The Washington Post reported last month that:

For the first time in 15 years, U.S. officials have lost their ability to inspect Russian long-range nuclear bases, where they had become accustomed to peering into missile silos, counting warheads, and whipping out tape measures to size up rockets. The inspections had occurred every few weeks under the Strategic Arms Reduction Treaty. But when START expired in December, the checks stopped. Meanwhile, in an obscure, fluorescent-lighted State Department office staffed round-the-clock, a stream of messages from Russia about routine movements of its nuclear missiles and bombers has slowed to a trickle.

Ned Williams of the State Department’s Nuclear Risk Reduction Center told The Post, “Now we don’t get any of that information. We have less and less visibility into their status of forces.”

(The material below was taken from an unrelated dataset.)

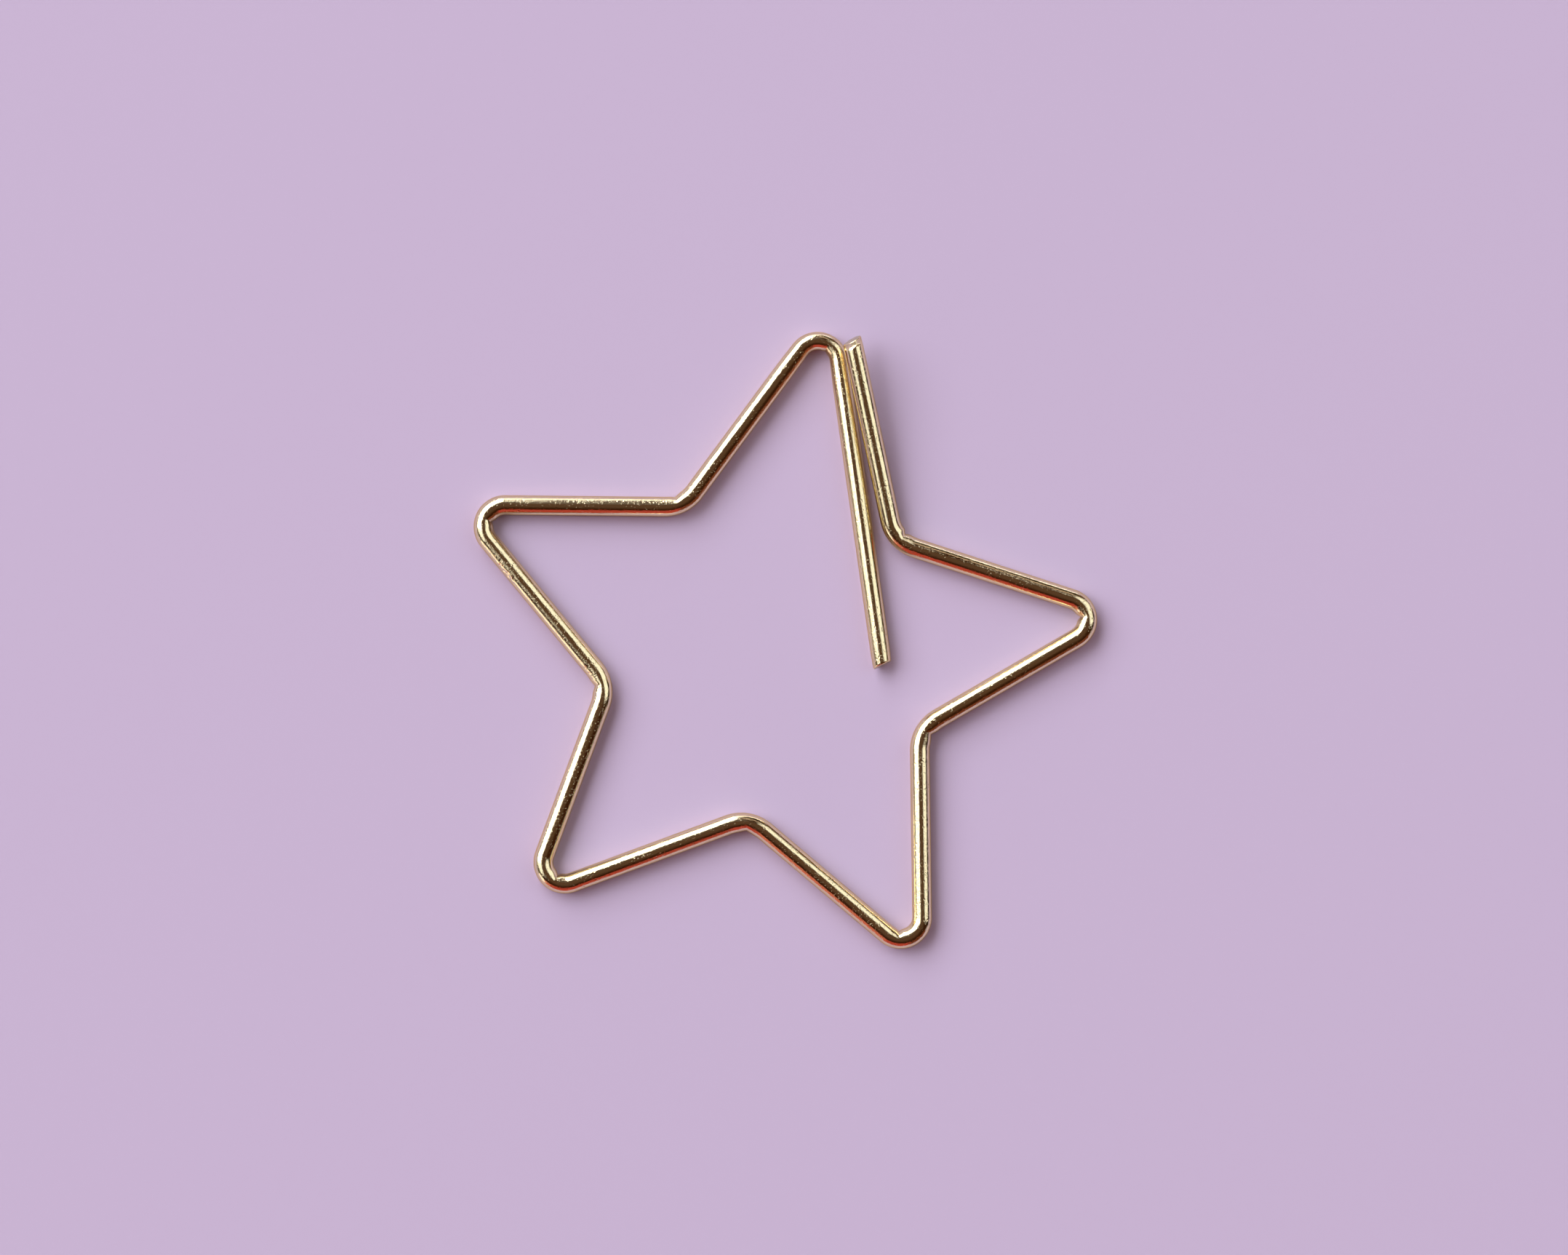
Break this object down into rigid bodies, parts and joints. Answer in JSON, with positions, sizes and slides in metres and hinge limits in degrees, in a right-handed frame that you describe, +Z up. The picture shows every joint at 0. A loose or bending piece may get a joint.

The danger from losing such visibility is that it will create an increasing cloud of uncertainty between the United States and Russia over their nuclear forces. This, in turn, could lead one side to increasingly suspect the activities and intentions of the other, sparking a reinforcing spiral of distrust. Any instability or distrust leads to an increased risk of a nuclear incident, which could occur from misinterpretation, accident, or elevated hostilities.

With nuclear weapons still on hair-trigger alert and with both sides continuing to adhere to launch-on-warning protocols that oblige both leaders to fire their nuclear arsenals at the first detection of a possible attack, the potential for catastrophe remains ever present.

It is vital that the New START treaty be ratified as quickly as possible to maintain nuclear stability.